-- DATA IN THIS EXERCISE --
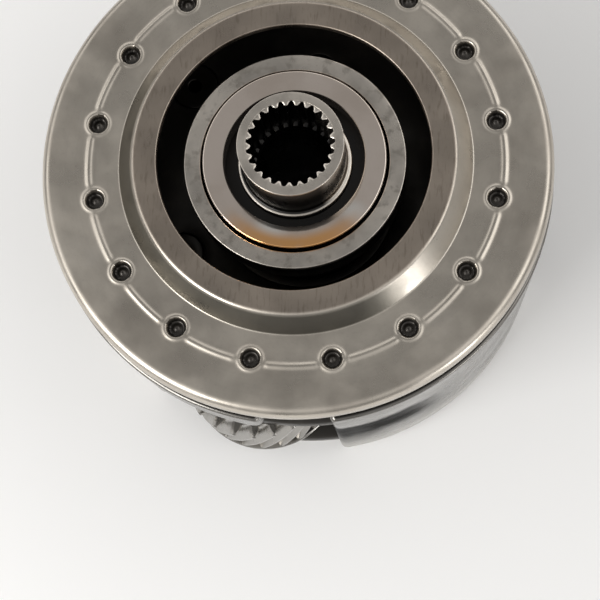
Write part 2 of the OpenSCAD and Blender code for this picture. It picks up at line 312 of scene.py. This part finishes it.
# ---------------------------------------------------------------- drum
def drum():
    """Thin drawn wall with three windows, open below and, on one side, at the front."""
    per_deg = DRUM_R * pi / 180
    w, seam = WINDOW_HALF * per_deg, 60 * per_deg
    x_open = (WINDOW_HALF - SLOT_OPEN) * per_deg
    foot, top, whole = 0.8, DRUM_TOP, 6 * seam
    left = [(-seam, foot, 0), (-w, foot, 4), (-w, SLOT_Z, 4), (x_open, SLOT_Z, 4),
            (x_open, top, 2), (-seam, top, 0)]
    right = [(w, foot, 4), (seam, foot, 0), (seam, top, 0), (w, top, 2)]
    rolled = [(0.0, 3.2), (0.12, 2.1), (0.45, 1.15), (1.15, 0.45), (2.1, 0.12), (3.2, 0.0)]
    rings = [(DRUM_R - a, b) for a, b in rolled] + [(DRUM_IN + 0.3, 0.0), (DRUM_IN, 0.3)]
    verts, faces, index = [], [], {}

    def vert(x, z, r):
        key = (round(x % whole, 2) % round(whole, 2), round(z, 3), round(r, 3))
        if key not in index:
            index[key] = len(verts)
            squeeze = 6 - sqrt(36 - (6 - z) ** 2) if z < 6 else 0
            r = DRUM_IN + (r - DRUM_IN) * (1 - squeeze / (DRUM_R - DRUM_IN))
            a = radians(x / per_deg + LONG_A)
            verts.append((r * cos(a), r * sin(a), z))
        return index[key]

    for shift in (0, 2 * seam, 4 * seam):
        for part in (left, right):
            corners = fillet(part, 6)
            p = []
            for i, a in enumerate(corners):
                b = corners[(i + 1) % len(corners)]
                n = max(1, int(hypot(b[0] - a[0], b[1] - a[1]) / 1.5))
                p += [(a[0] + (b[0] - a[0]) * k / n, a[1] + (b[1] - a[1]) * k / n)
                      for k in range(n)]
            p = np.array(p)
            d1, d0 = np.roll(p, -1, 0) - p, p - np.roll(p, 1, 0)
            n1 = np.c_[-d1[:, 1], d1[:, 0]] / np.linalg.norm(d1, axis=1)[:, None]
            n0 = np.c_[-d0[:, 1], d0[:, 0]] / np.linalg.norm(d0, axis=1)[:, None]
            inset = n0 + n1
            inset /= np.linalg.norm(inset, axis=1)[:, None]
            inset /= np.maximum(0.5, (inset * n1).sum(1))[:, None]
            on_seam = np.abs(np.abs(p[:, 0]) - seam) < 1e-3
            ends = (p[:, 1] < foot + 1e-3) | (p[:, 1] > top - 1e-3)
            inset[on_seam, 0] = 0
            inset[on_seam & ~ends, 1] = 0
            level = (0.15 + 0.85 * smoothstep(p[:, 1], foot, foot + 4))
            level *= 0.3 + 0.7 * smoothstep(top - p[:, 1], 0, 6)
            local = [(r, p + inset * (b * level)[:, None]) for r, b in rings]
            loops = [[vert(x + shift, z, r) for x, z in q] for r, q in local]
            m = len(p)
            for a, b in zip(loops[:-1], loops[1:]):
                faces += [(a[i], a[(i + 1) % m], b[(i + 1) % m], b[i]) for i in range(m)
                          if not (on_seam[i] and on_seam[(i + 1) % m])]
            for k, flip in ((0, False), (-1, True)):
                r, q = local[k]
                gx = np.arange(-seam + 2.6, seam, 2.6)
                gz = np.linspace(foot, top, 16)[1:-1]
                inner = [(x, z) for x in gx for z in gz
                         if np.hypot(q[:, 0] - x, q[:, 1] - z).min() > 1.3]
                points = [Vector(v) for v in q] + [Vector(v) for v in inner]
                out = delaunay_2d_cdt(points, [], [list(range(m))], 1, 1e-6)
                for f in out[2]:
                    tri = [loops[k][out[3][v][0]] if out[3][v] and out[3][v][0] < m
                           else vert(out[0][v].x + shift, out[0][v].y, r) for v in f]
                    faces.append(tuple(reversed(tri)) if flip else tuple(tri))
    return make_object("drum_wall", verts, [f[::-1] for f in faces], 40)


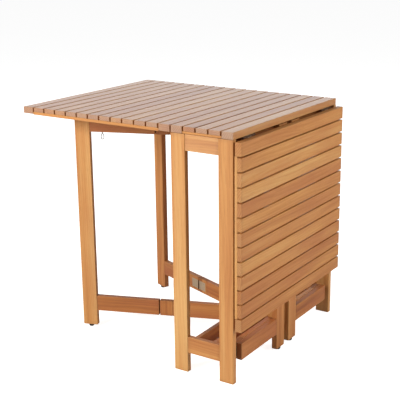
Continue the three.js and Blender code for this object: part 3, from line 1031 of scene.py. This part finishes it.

-- THE TASK --
Return the entries above exactly, each one complete.

-- FINAL RESULT --
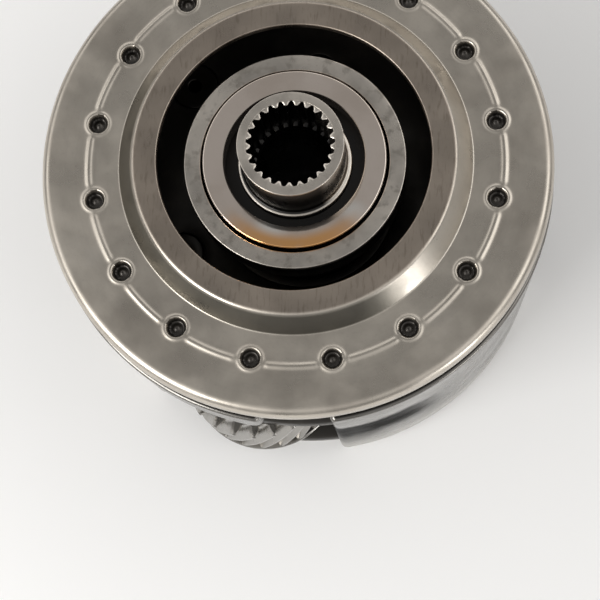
Write part 2 of the OpenSCAD and Blender code for this picture. It picks up at line 312 of scene.py. This part finishes it.
# ---------------------------------------------------------------- drum
def drum():
    """Thin drawn wall with three windows, open below and, on one side, at the front."""
    per_deg = DRUM_R * pi / 180
    w, seam = WINDOW_HALF * per_deg, 60 * per_deg
    x_open = (WINDOW_HALF - SLOT_OPEN) * per_deg
    foot, top, whole = 0.8, DRUM_TOP, 6 * seam
    left = [(-seam, foot, 0), (-w, foot, 4), (-w, SLOT_Z, 4), (x_open, SLOT_Z, 4),
            (x_open, top, 2), (-seam, top, 0)]
    right = [(w, foot, 4), (seam, foot, 0), (seam, top, 0), (w, top, 2)]
    rolled = [(0.0, 3.2), (0.12, 2.1), (0.45, 1.15), (1.15, 0.45), (2.1, 0.12), (3.2, 0.0)]
    rings = [(DRUM_R - a, b) for a, b in rolled] + [(DRUM_IN + 0.3, 0.0), (DRUM_IN, 0.3)]
    verts, faces, index = [], [], {}

    def vert(x, z, r):
        key = (round(x % whole, 2) % round(whole, 2), round(z, 3), round(r, 3))
        if key not in index:
            index[key] = len(verts)
            squeeze = 6 - sqrt(36 - (6 - z) ** 2) if z < 6 else 0
            r = DRUM_IN + (r - DRUM_IN) * (1 - squeeze / (DRUM_R - DRUM_IN))
            a = radians(x / per_deg + LONG_A)
            verts.append((r * cos(a), r * sin(a), z))
        return index[key]

    for shift in (0, 2 * seam, 4 * seam):
        for part in (left, right):
            corners = fillet(part, 6)
            p = []
            for i, a in enumerate(corners):
                b = corners[(i + 1) % len(corners)]
                n = max(1, int(hypot(b[0] - a[0], b[1] - a[1]) / 1.5))
                p += [(a[0] + (b[0] - a[0]) * k / n, a[1] + (b[1] - a[1]) * k / n)
                      for k in range(n)]
            p = np.array(p)
            d1, d0 = np.roll(p, -1, 0) - p, p - np.roll(p, 1, 0)
            n1 = np.c_[-d1[:, 1], d1[:, 0]] / np.linalg.norm(d1, axis=1)[:, None]
            n0 = np.c_[-d0[:, 1], d0[:, 0]] / np.linalg.norm(d0, axis=1)[:, None]
            inset = n0 + n1
            inset /= np.linalg.norm(inset, axis=1)[:, None]
            inset /= np.maximum(0.5, (inset * n1).sum(1))[:, None]
            on_seam = np.abs(np.abs(p[:, 0]) - seam) < 1e-3
            ends = (p[:, 1] < foot + 1e-3) | (p[:, 1] > top - 1e-3)
            inset[on_seam, 0] = 0
            inset[on_seam & ~ends, 1] = 0
            level = (0.15 + 0.85 * smoothstep(p[:, 1], foot, foot + 4))
            level *= 0.3 + 0.7 * smoothstep(top - p[:, 1], 0, 6)
            local = [(r, p + inset * (b * level)[:, None]) for r, b in rings]
            loops = [[vert(x + shift, z, r) for x, z in q] for r, q in local]
            m = len(p)
            for a, b in zip(loops[:-1], loops[1:]):
                faces += [(a[i], a[(i + 1) % m], b[(i + 1) % m], b[i]) for i in range(m)
                          if not (on_seam[i] and on_seam[(i + 1) % m])]
            for k, flip in ((0, False), (-1, True)):
                r, q = local[k]
                gx = np.arange(-seam + 2.6, seam, 2.6)
                gz = np.linspace(foot, top, 16)[1:-1]
                inner = [(x, z) for x in gx for z in gz
                         if np.hypot(q[:, 0] - x, q[:, 1] - z).min() > 1.3]
                points = [Vector(v) for v in q] + [Vector(v) for v in inner]
                out = delaunay_2d_cdt(points, [], [list(range(m))], 1, 1e-6)
                for f in out[2]:
                    tri = [loops[k][out[3][v][0]] if out[3][v] and out[3][v][0] < m
                           else vert(out[0][v].x + shift, out[0][v].y, r) for v in f]
                    faces.append(tuple(reversed(tri)) if flip else tuple(tri))
    return make_object("drum_wall", verts, [f[::-1] for f in faces], 40)


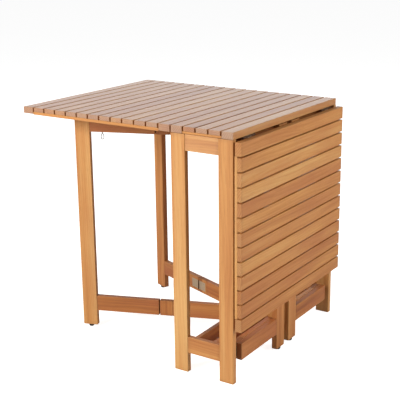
Continue the three.js and Blender code for this object: part 3, from line 1031 of scene.py. This part finishes it.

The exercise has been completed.